The lack of knowledge issue is solved by a rabid and desperate search for any possible schematics and repair hints, from Chinese search engines to Polish electronics repair forums and, of course, various chip manufacturer datasheets. Turns out that many of the MMA and TIG machines from the last decade are variants of the same 3-board design (+daughterboards). We haven’t found the schematic for the machine in question but we didn’t really need it – a PDF schematic of a 160A MMA welder found using Chinese image search was very helpful in identifying major blocks and their connections. A TIG machine obviously contains more logic to handle the TIG functionality (gas valve, pulsing, HF/HV arc start etc.) but those were ruled out as a likely root cause.
All of those welders have a common set of functional units. A primary-side rectifier on a lower board rectifies the 230V mains voltage and provides slow-start functionality to prevent power surges. A power MOSFET module on the top board does all the switching work. Then there’s a set of transformers and secondary rectifier diodes on the middle board that provides output DC voltage for welding, with help of some power chokes to filter out the switching AC component. The whole switching process is controlled by a drive module on a vertical daughterboard, which in turn feeds a H-bridge of small MOSFETs that feeds a transformer that provides gate voltages with correct polarity for all the power transistors. Sounds complicated, but at least everything is nicely divided into modules with a well-defined purpose each. The drive circuit is powered by an auxiliary 24V power supply that turned out to be one of the known weak spot in these units, according to some forum posts.
So, the investigation first looked at the output voltage from the power MOSFETs. There was none. Input voltage for that block – present. So, it will likely be something between the primary rectifier and the output from the MOSFET module. Broken MOSFETs? Nope, they measure fine. Is there a gate signal? Nope. Not on the power MOSFETs themselves, and not even in the H-bridge that is driving the gate-drive transformer.

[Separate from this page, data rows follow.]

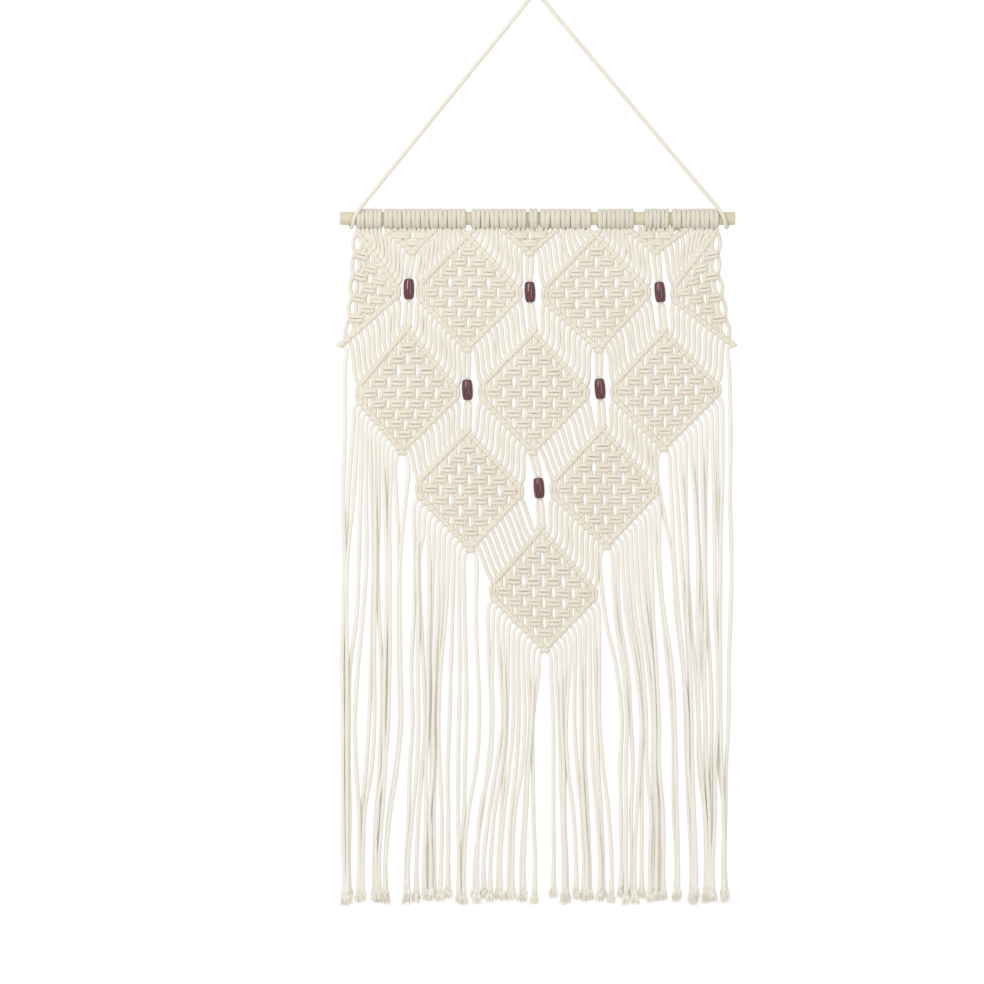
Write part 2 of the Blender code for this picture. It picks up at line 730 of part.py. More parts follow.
def strand_on(diamond, side, hitch):
    # Hitches count from a bar's outer end, strands from the left.
    if side == "left":
        return diamond["first"] + hitch
    return diamond["first"] + 2 * HITCHES - 1 - hitch


def add_diamond(net, diamond, fringed, hanging, fused):
    places = outer_corners(diamond)
    sides = [side for side in ("left", "right") if diamond[side]]
    whole = len(sides) == 2
    plain = FUSED_STRANDS if diamond["row"] == 1 else 0
    lattice = panel_lattice(net, diamond, whole)
    lattice.fill(whole)
    top = net.point(places["top"], BORDER_RIM if plain else 0)
    foot = fringed_foot(net, diamond, fringed) if fringed else {"tip": net.point(places["bottom"], 0)}

    # The borders: an outer rail of hitches zipped to the panel's inner rail. Strands come in
    # along the upper bars and leave along the lower ones.
    upper_rails = {}
    for side in sides:
        to_side = -1 if whole and side == "left" else 1
        corner_upper = net.point(places[side + "_upper"], 0)
        upper = hitch_rail(net, places[side + "_upper"], places["top"], HITCHES, plain, corner_upper, top)
        upper_rails[side] = upper
        if side in fringed:
            lower = foot[side]
        else:
            corner_lower = net.point(places[side + "_lower"], 0)
            lower = hitch_rail(net, places[side + "_lower"], places["bottom"], HITCHES, 0, corner_lower,
                               foot["tip"])
            if fringed:
                lower = lower[:-2] + foot["turn"]
        net.zip_rails(upper, lattice.rail(to_side, -1))
        net.zip_rails(lower, lattice.rail(to_side, 1))
        net.cell([corner_upper, lower[0], lattice.rail(to_side, 1)[0]])

        for k, root in enumerate(hitch_roots(upper)[:HITCHES - plain]):
            strand = strand_on(diamond, side, k)
            add_slack_strand(net, strand, hanging.pop(strand), facing_right(root), diamond["row"])
        if side not in fringed:
            leaving = HITCHES - len(fringed)
            for k, root in enumerate(hitch_roots(lower)[:leaving]):
                hanging[strand_on(diamond, side, k)] = facing_right(root)
    if plain:
        add_fused_top(net, diamond["first"] + HITCHES, upper_rails, top, fused)


def add_slack_strand(net, strand, top, bottom, row):
    for bead in BEADS:
        if bead["after_row"] == row - 2 and strand in (bead["middle"] - 1, bead["middle"]):
            side = -1 if strand < bead["middle"] else 1
            net.strand(top, bead_sections(net, bead, side), bottom)
            return
    parts = SLACK_PARTS if row > 1 else UPPER_SLACK_PARTS
    net.strand(top, slack_sections(net, top, bottom, parts), bottom)


def add_fused_top(net, middle, upper_rails, top, fused):
    # The plain piece between the ledge and the top corner. A rail has a point for each plain
    # hitch after its last ridged one.
    over = [fused[middle]]
    under = [top]
    for side, rail in upper_rails.items():
        plain_points = rail[-1 - FUSED_STRANDS:-1]
        if side == "left":
            over = [fused[middle - FUSED_STRANDS]] + over
            under = plain_points + under
        else:
            over = over + [fused[middle + FUSED_STRANDS]]
            under = under + plain_points[::-1]
    net.zip_rails(over, under)


def fringed_foot(net, diamond, fringed):
    # The net's own edge above a fringe strip, with a turn where only one side is fringed.
    lines = {side: strip_lines(diamond, side)[2] for side in ("left", "right")}
    tip = crossing(*lines["left"], *lines["right"])
    foot = {"tip": net.point(tip, BORDER_RIM)}
    for side in fringed:
        start = at_x(lines[side], diamond[side][0])
        shares = [k / NET_EDGE_LENGTHS for k in range(NET_EDGE_LENGTHS)]
        foot[side] = [net.point(between(start, tip, share), BORDER_RIM) for share in shares]
        foot[side].append(foot["tip"])
    if len(fringed) == 1:
        other = "right" if "left" in fringed else "left"
        notch = between(*lines[other], (HITCHES - 1) / HITCHES)
        foot["turn"] = [net.point(notch, BORDER_RIM), foot["tip"]]
    return foot


def build_fringe(fringe, material):
    web = Web()
    diamond = DIAMONDS[fringe["diamond"]]
    bottom = diamond["bottom"]
    tip = web.point(bottom, 0)
    lines = {side: strip_lines(diamond, side)[1] for side in ("left", "right")}
    inner_tip = crossing(*lines["left"], *lines["right"])
    inner_end = web.point(inner_tip, BORDER_RIM)
    for side in ("left", "right"):
        start = outer_corners(diamond)[side + "_lower"]
        if side in fringe["edges"]:
            hitches = range(HITCHES)
            inner_start = at_x(lines[side], diamond[side][0])
            shares = [k / STRIP_LENGTHS for k in range(STRIP_LENGTHS)]
        else:
            # Only the hitch next to the tip, clear of the net's own edge.
            hitches = range(HITCHES - 1, HITCHES)
            kept_back = 1.5 * CLEARANCE / math.dist(start, bottom)
            share = hitches[0] / HITCHES + kept_back
            inner_start = between(*lines[side], share)
            start = between(start, bottom, share)
            shares = [0]
        outer = hitch_rail(web, start, bottom, len(hitches), shared_end=tip)
        inner = [web.point(between(inner_start, inner_tip, share), BORDER_RIM) for share in shares]
        web.zip_rails(outer, inner + [inner_end])
        for hitch, root in zip(hitches, hitch_roots(outer)):
            add_fringe_strand(web, strand_on(diamond, side, hitch), root)
    return web.make(fringe["name"], material)


def make_bead(number, bead, material):
    rings = []
    half_length = BEAD_LENGTH / 2
    bore = BEAD_BORE_RADIUS / math.cos(math.pi / BEAD_SIDES)
    outline = [(stage["along"] * half_length, stage["radius"] * BEAD_RADIUS) for stage in BEAD_OUTLINE]
    outline += [(half_length, bore), (-half_length, bore)]
    shaped = bmesh.new()
    for along, radius in outline:
        angles = [math.tau * (k + 0.5) / BEAD_SIDES for k in range(BEAD_SIDES)]
        rings.append([shaped.verts.new((radius * math.cos(a) * MM, radius * math.sin(a) * MM, along * MM))
                      for a in angles])
    for near, far in zip(rings, rings[1:] + rings[:1]):
        for k in range(BEAD_SIDES):
            n = (k + 1) % BEAD_SIDES
            shaped.faces.new((near[k], near[n], far[n], far[k]))
    bmesh.ops.recalc_face_normals(shaped, faces=shaped.faces)
    mesh = bpy.data.meshes.new(f"bead_{number}")
    shaped.to_mesh(mesh)
    shaped.free()
    made = add_object(f"bead_{number}", mesh, material, smooth=True)
    made.location = world(bead["x"], 0, bead["z"])
    made.rotation_euler = (0, -math.atan2(bead["lean"], BEAD_LENGTH), 0)
    return made


def cord_route():
    # Hand-picked points from the tucked end at the left, over the top, to the one at the right.
    left = [(CORD_LEFT_TURN_X - p["outward"], p["y"], p["z"]) for p in CORD_TURN]
    right = [(CORD_RIGHT_TURN_X + p["outward"], p["y"], p["z"]) for p in CORD_TURN]
    top = (-ROD_RIGHT_OF_APEX, 0.0, ROD_BELOW_APEX - CORD_DIAMETER / 2)
    legs = []
    for sign, turn_x in ((-1, CORD_LEFT_TURN_X), (1, CORD_RIGHT_TURN_X)):
        foot = (turn_x - sign * CORD_LEG_FOOT_INWARD, CORD_LEG_FOOT_Y, CORD_LEG_FOOT_Z)
        shoulder = (top[0] + sign * CORD_SHOULDER_RUN, 0.0, top[2] - CORD_SHOULDER_DROP)
        legs.append([tuple(mix(a, b, t) for a, b in zip(foot, shoulder)) for t in CORD_LEG_SHARES])
    return left + legs[0] + [top] + legs[1][::-1] + right[::-1]


def smooth_curve(route):
    # A centripetal Catmull-Rom curve through the route's points, as closely spaced samples.
    points = [Vector(p) for p in route]
    points = [points[0] * 2 - points[1]] + points + [points[-1] * 2 - points[-2]]
    samples = []
    for p0, p1, p2, p3 in zip(points, points[1:], points[2:], points[3:]):
        t1 = math.sqrt((p1 - p0).length)
        t2 = t1 + math.sqrt((p2 - p1).length)
        t3 = t2 + math.sqrt((p3 - p2).length)
        steps = max(4, round((p2 - p1).length / CORD_SAMPLE))
        for k in range(steps):
            t = mix(t1, t2, k / steps)
            a1 = p0 * ((t1 - t) / t1) + p1 * (t / t1)
            a2 = p1 * ((t2 - t) / (t2 - t1)) + p2 * ((t - t1) / (t2 - t1))
            a3 = p2 * ((t3 - t) / (t3 - t2)) + p3 * ((t - t2) / (t3 - t2))
            b1 = a1 * ((t2 - t) / t2) + a2 * (t / t2)
            b2 = a2 * ((t3 - t) / (t3 - t1)) + a3 * ((t - t1) / (t3 - t1))
            samples.append(b1 * ((t2 - t) / (t2 - t1)) + b2 * ((t - t1) / (t2 - t1)))
    samples.append(points[-2])
    return samples


def spaced(samples):
    # Close points where the cord turns and wide ones along its straight legs.
    kept = [samples[0]]
    travelled = 0.0
    for before, here in zip(samples, samples[1:]):
        travelled += (here - before).length
        straight = CORD_STRAIGHT_FROM_Z < here.z < CORD_STRAIGHT_TO_Z
        if travelled >= (CORD_LEG_STEP if straight else CORD_WRAP_STEP):
            kept.append(here)
            travelled = 0.0
    if (samples[-1] - kept[-1]).length > CORD_WRAP_STEP / 2:
        kept.append(samples[-1])
    else:
        kept[-1] = samples[-1]
    return kept


def make_cord(material):
    path = spaced(smooth_curve(cord_route()))
    curve = bpy.data.curves.new("hanging_cord", "CURVE")
    curve.dimensions = "3D"
    curve.bevel_depth = CORD_DIAMETER / 2 * MM
    curve.bevel_resolution = 2
    curve.use_fill_caps = True
    spline = curve.splines.new("POLY")
    spline.points.add(len(path) - 1)
    for point, place in zip(spline.points, path):
        point.co = (*world(*place), 1.0)
    spline.use_smooth = True
    return add_object("hanging_cord", curve, material)


def make_rod(material):
    bpy.ops.mesh.primitive_cylinder_add(vertices=ROD_SIDES, radius=ROD_DIAMETER / 2 * MM,
                                        depth=ROD_LENGTH * MM, rotation=(0, math.pi / 2, 0),
                                        location=world(0, 0, 0))
    rod = bpy.context.object
    rod.name = "wooden_rod"
    rod.data.name = "wooden_rod"
    rod.data.materials.append(material)
    rounding = rod.modifiers.new("rounded_ends", "BEVEL")
    rounding.width = ROD_END_ROUNDING * MM
    rounding.segments = 2
    rounding.limit_method = "ANGLE"
    rounding.angle_limit = math.radians(40)
    for face in rod.data.polygons:
        face.use_smooth = len(face.vertices) == 4
    return rod


def main():
    cotton = make_material("natural_cotton", "E2DCCD", 0.92)
    wood = make_material("pale_wood", "E3CD97", 0.6)
    lacquer = make_material("red_brown_lacquer", "6B2E30", 0.25)
    make_rod(wood)
    make_cord(cotton)
    build_net(cotton)
    for number, bead in enumerate(BEADS, start=1):
        make_bead(number, bead, lacquer)
    for fringe in FRINGES:
        build_fringe(fringe, cotton)


main()
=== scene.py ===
import math

import bpy
import numpy as np
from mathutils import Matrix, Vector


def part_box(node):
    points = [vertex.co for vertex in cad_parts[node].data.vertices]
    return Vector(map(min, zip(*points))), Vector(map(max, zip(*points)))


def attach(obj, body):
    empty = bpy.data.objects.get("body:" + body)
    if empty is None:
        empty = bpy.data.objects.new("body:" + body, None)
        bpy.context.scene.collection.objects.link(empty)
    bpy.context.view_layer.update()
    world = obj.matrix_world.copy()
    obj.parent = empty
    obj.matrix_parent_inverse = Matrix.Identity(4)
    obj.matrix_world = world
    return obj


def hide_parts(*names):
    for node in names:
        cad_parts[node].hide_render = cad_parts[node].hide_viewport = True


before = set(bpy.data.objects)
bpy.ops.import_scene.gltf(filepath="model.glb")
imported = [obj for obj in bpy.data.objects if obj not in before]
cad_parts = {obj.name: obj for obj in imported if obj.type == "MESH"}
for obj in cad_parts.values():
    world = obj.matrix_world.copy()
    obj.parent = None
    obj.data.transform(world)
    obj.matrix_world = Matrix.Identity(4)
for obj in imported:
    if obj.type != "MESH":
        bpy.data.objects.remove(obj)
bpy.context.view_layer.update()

# Lengths are in millimetres and counted from the middle of the rod: x to the right, z up,
# and y to the back, so the front has a negative y. They turn into metres when a mesh is made.
mm = 0.001
rodLow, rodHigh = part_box("wooden_rod")
rodMiddle = np.array((rodLow + rodHigh) / 2)
rodRadius = (rodHigh.z - rodLow.z) / 2 / mm
strandCount = 72


def mix(a, b, t):
    return a + (b - a) * t


def toWorld(points):
    return rodMiddle + np.asarray(points, float) * mm


def linearColour(code):
    channels = [int(code[i:i + 2], 16) / 255 for i in (0, 2, 4)]
    return (*[c / 12.92 if c <= 0.04045 else ((c + 0.055) / 1.055) ** 2.4 for c in channels], 1.0)


def addObject(name, data):
    added = bpy.data.objects.new(name, data)
    bpy.context.scene.collection.objects.link(added)
    return added


def smoothPath(corners, perSpan):
    # A Catmull-Rom curve through the corners, perSpan points to each stretch between two of them.
    corners = np.asarray(corners, float)
    ends = np.vstack([2 * corners[0] - corners[1], corners, 2 * corners[-1] - corners[-2]])
    t = np.linspace(0, 1, perSpan, endpoint=False)[:, None]
    spans = []
    for p0, p1, p2, p3 in zip(ends, ends[1:], ends[2:], ends[3:]):
        spans.append(0.5 * (2 * p1 + (p2 - p0) * t + (2 * p0 - 5 * p1 + 4 * p2 - p3) * t * t
                            + (3 * p1 - p0 - 3 * p2 + p3) * t ** 3))
    return np.vstack(spans + [corners[-1:]])


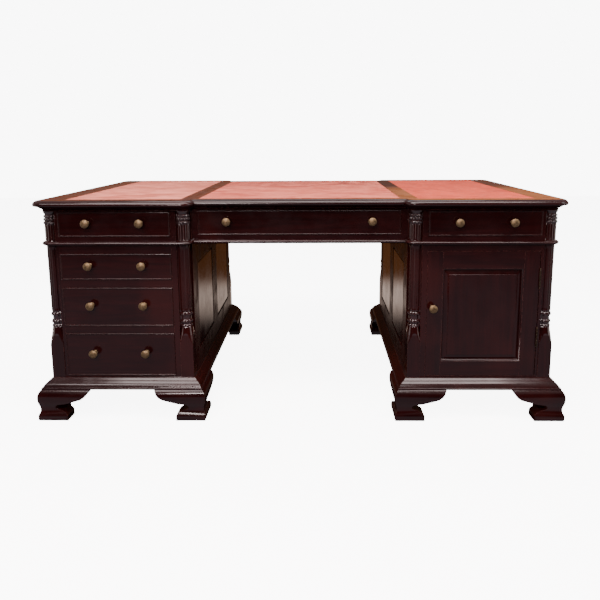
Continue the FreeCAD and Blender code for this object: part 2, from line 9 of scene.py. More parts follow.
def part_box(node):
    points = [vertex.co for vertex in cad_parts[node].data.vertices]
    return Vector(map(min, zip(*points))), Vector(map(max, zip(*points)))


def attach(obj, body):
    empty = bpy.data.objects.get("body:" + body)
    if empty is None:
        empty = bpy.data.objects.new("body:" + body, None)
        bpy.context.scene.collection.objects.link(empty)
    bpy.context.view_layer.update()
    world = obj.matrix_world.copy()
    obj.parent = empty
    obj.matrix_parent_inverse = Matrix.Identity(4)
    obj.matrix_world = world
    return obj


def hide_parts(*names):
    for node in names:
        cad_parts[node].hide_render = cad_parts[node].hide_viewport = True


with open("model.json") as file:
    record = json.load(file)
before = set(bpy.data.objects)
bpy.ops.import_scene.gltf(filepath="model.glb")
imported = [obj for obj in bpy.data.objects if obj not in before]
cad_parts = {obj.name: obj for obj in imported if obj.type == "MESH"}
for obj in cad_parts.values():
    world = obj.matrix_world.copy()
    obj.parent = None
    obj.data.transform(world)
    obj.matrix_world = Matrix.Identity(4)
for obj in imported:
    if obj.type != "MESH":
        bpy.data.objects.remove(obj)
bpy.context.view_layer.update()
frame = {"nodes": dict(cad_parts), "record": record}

So, perhaps it’s the drive module. After a few hours of connecting alligator clips to various points (heavily coated in non-conducting lacquer, by the way) it was apparent that the SG3525A that was supposed to generate signal that (eventually) drives the power MOSFETs was shut down by one of three protection circuits. There are several: overheating protection (based on temperature switch) – certainly not an issue here. Overcurrent protection – also not to blame here. The one that turned out to be responsible was the undervoltage protection for the 24V supply. Why is too low a voltage a problem? because keeping switching MOSFETs in active region instead of saturation makes them overheat and fail very quickly – and insufficient gate drive prevents saturation. And, bingo – the aux supply voltage was definitely below the usual 24V. The actual value depended on which modules have been left connected – with TIG timing board connected it dropped to almost 12V! Without it was still 19V or so – so, it was definitely a wimpy power supply issue, not, say, a short on the TIG timing board. Trying the welder with 24V supplied from outside (via isolated lab supply) confirmed no other faults – the machine seemed fully working with that setup.
The 24V supply is a flyback converter, based – in this case on a UC3843 PWM chip. In other welders, it may be a bunch of discrete components instead. The converter is using a 200:33:33:16 transformer. One secondary winding used to provide the output voltage, which is then rectified and compared to 24V threshold, with feedback given via an optoisolator. Another, smaller secondary is used to power the PWM chip itself, with help of a standard rectifier diode and a filtering capacitor – although the initial voltage is provided with a high-value high-wattage resistor directly from 310V. There’s also a current sense on the primary that limits the current going through it to 1V/2.2ohm =~ 0.45A. The initial suspicion was that the transformer had burned windings which didn’t provide enough current. However, this turned out to be incorrect. The transformer looked perfectly, and replacing it “just in case” would involve waiting and risking damaging the board, already damaged a bit by a careless replacement of a perfectly well-behaved filtering capacitor.
A careful observation with an oscilloscope revealed that the voltage on the Vcc of the UC3843 was drooping as the chip was outputting PWM pulses, getting below the undervoltage lockout of the UC3843, then recovering slowly after some time. So, that small secondary winding wasn’t providing enough power through the diode. But why? Bad transformer? The diode itself tested perfect.
What ended up being the root cause was a broken track on the PCB, between the diode and the rest of the Vcc-related circuitry. So, the PWM chip was only powered through a high-value resistor and running out of power quickly as it started generating the PWM pulses, without getting any extra power via the aux secondary. This caused a weird “a bunch of pulses, then silence, then the cycle repeats” behaviour seen on the oscilloscope, correlated with variations in chip’s Vcc. A piece of wire to mimic the function of the broken trace fixed the 24V output and allowed the rest of the machine to work correctly.